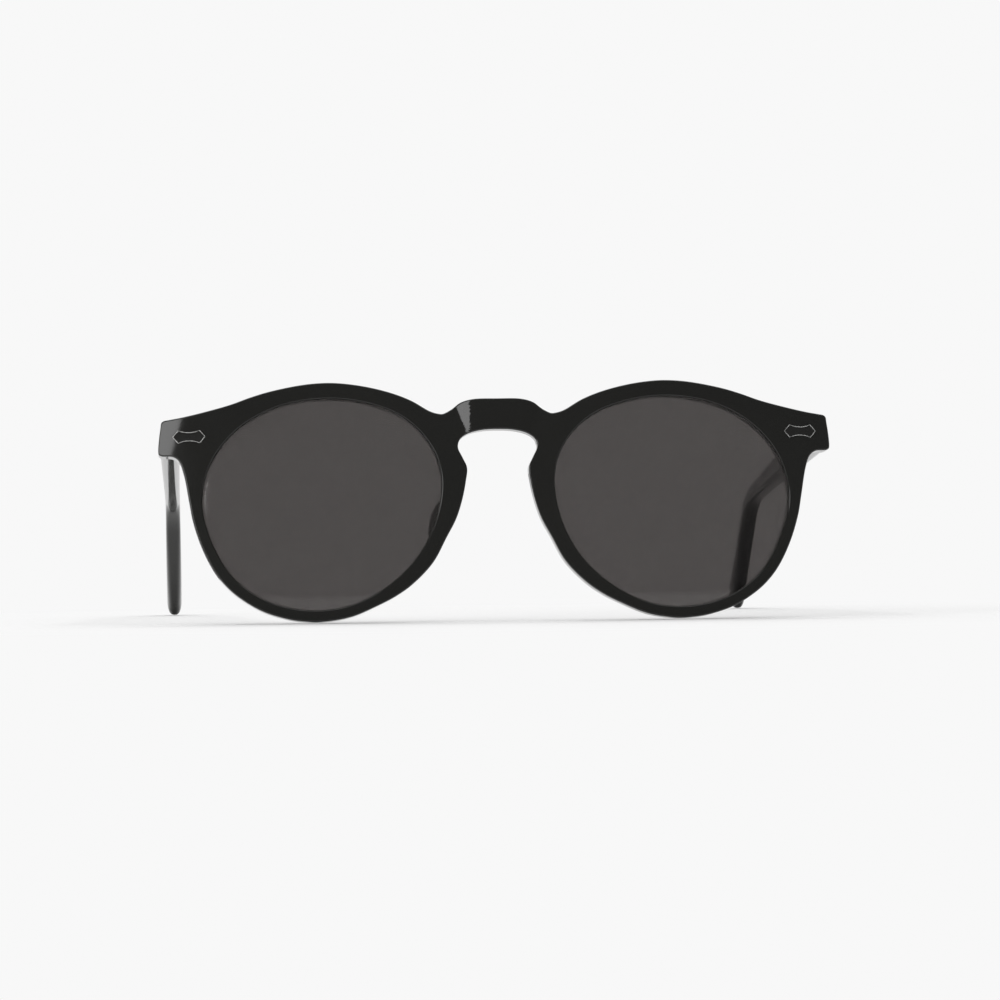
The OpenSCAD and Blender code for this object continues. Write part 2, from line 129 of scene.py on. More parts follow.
# %% Curves
def spline(p, steps, closed=False, dims=None):
    """Catmull-Rom through p with knots t += sqrt|b - a|, over the first dims coordinates."""
    p = np.asarray(p, float)
    if closed:
        q = np.vstack([p[-1:], p, p[:2]])
    else:
        q = np.vstack([2 * p[:1] - p[1:2], p, 2 * p[-1:] - p[-2:-1]])
    spans = len(q) - 3
    a, b, c, d = (q[k : k + spans, None, :] for k in range(4))

    def gap(u, v):
        return np.sqrt(np.linalg.norm((v - u)[..., :dims], axis=-1, keepdims=True))

    def mix(u, v, tu, tv):
        return (v * (t - tu) + u * (tv - t)) / (tv - tu)

    t1 = gap(a, b)
    t2 = t1 + gap(b, c)
    t3 = t2 + gap(c, d)
    t = t1 + np.arange(steps)[None, :, None] / steps * (t2 - t1)
    ab, bc, cd = mix(a, b, 0, t1), mix(b, c, t1, t2), mix(c, d, t2, t3)
    out = mix(mix(ab, bc, 0, t2), mix(bc, cd, t1, t3), t1, t2).reshape(-1, p.shape[1])
    return out if closed else np.vstack([out, p[-1:]])


def outward(p):
    """Unit normals of an anticlockwise loop of points: (t.z, -t.x) of the tangent t."""
    t = np.roll(p, -1, 0) - np.roll(p, 1, 0)
    n = np.stack([t[:, 1], -t[:, 0]], -1)
    return n / np.linalg.norm(n, axis=1, keepdims=True)


def sample(table, at):
    """Rows of a periodic table at positions given as shares of its length, mixed linearly."""
    n = len(table)
    f = (np.asarray(at) % 1.0) * n
    i = np.floor(f).astype(int) % n
    w = (f - np.floor(f))[..., None]
    return table[i] * (1 - w) + table[(i + 1) % n] * w


print("curves:", spline.__name__, outward.__name__, sample.__name__)

# %% [markdown]
# Each piece is a skin: points in the front's plane and the faces between them. A piece of
# the wearer's right side is the mirror image of the left one.

# %% Meshes
SHARP = math.radians(50)


def grid_faces(rows, cols, close_rows=False, close_cols=False):
    """Quads of a rows x cols grid of points, wrapped round where asked."""
    i = np.arange(rows if close_rows else rows - 1)[:, None]
    k = np.arange(cols if close_cols else cols - 1)[None, :]
    i2, k2 = (i + 1) % rows, (k + 1) % cols
    return np.stack([i * cols + k, i * cols + k2, i2 * cols + k2, i2 * cols + k], -1).reshape(-1, 4)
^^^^
What is asked:
Go back to the listing above and please repeat it exactly.

Task output:
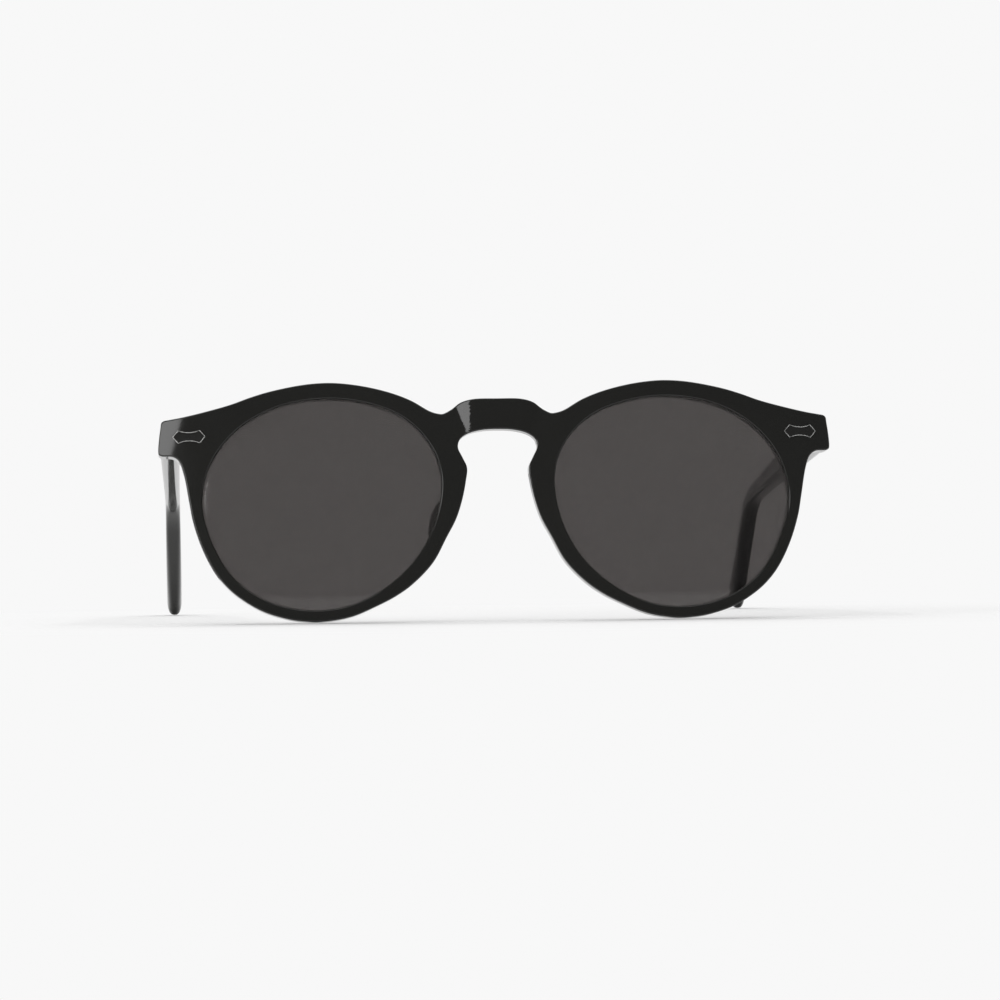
The OpenSCAD and Blender code for this object continues. Write part 2, from line 129 of scene.py on. More parts follow.
# %% Curves
def spline(p, steps, closed=False, dims=None):
    """Catmull-Rom through p with knots t += sqrt|b - a|, over the first dims coordinates."""
    p = np.asarray(p, float)
    if closed:
        q = np.vstack([p[-1:], p, p[:2]])
    else:
        q = np.vstack([2 * p[:1] - p[1:2], p, 2 * p[-1:] - p[-2:-1]])
    spans = len(q) - 3
    a, b, c, d = (q[k : k + spans, None, :] for k in range(4))

    def gap(u, v):
        return np.sqrt(np.linalg.norm((v - u)[..., :dims], axis=-1, keepdims=True))

    def mix(u, v, tu, tv):
        return (v * (t - tu) + u * (tv - t)) / (tv - tu)

    t1 = gap(a, b)
    t2 = t1 + gap(b, c)
    t3 = t2 + gap(c, d)
    t = t1 + np.arange(steps)[None, :, None] / steps * (t2 - t1)
    ab, bc, cd = mix(a, b, 0, t1), mix(b, c, t1, t2), mix(c, d, t2, t3)
    out = mix(mix(ab, bc, 0, t2), mix(bc, cd, t1, t3), t1, t2).reshape(-1, p.shape[1])
    return out if closed else np.vstack([out, p[-1:]])


def outward(p):
    """Unit normals of an anticlockwise loop of points: (t.z, -t.x) of the tangent t."""
    t = np.roll(p, -1, 0) - np.roll(p, 1, 0)
    n = np.stack([t[:, 1], -t[:, 0]], -1)
    return n / np.linalg.norm(n, axis=1, keepdims=True)


def sample(table, at):
    """Rows of a periodic table at positions given as shares of its length, mixed linearly."""
    n = len(table)
    f = (np.asarray(at) % 1.0) * n
    i = np.floor(f).astype(int) % n
    w = (f - np.floor(f))[..., None]
    return table[i] * (1 - w) + table[(i + 1) % n] * w


print("curves:", spline.__name__, outward.__name__, sample.__name__)

# %% [markdown]
# Each piece is a skin: points in the front's plane and the faces between them. A piece of
# the wearer's right side is the mirror image of the left one.

# %% Meshes
SHARP = math.radians(50)


def grid_faces(rows, cols, close_rows=False, close_cols=False):
    """Quads of a rows x cols grid of points, wrapped round where asked."""
    i = np.arange(rows if close_rows else rows - 1)[:, None]
    k = np.arange(cols if close_cols else cols - 1)[None, :]
    i2, k2 = (i + 1) % rows, (k + 1) % cols
    return np.stack([i * cols + k, i * cols + k2, i2 * cols + k2, i2 * cols + k], -1).reshape(-1, 4)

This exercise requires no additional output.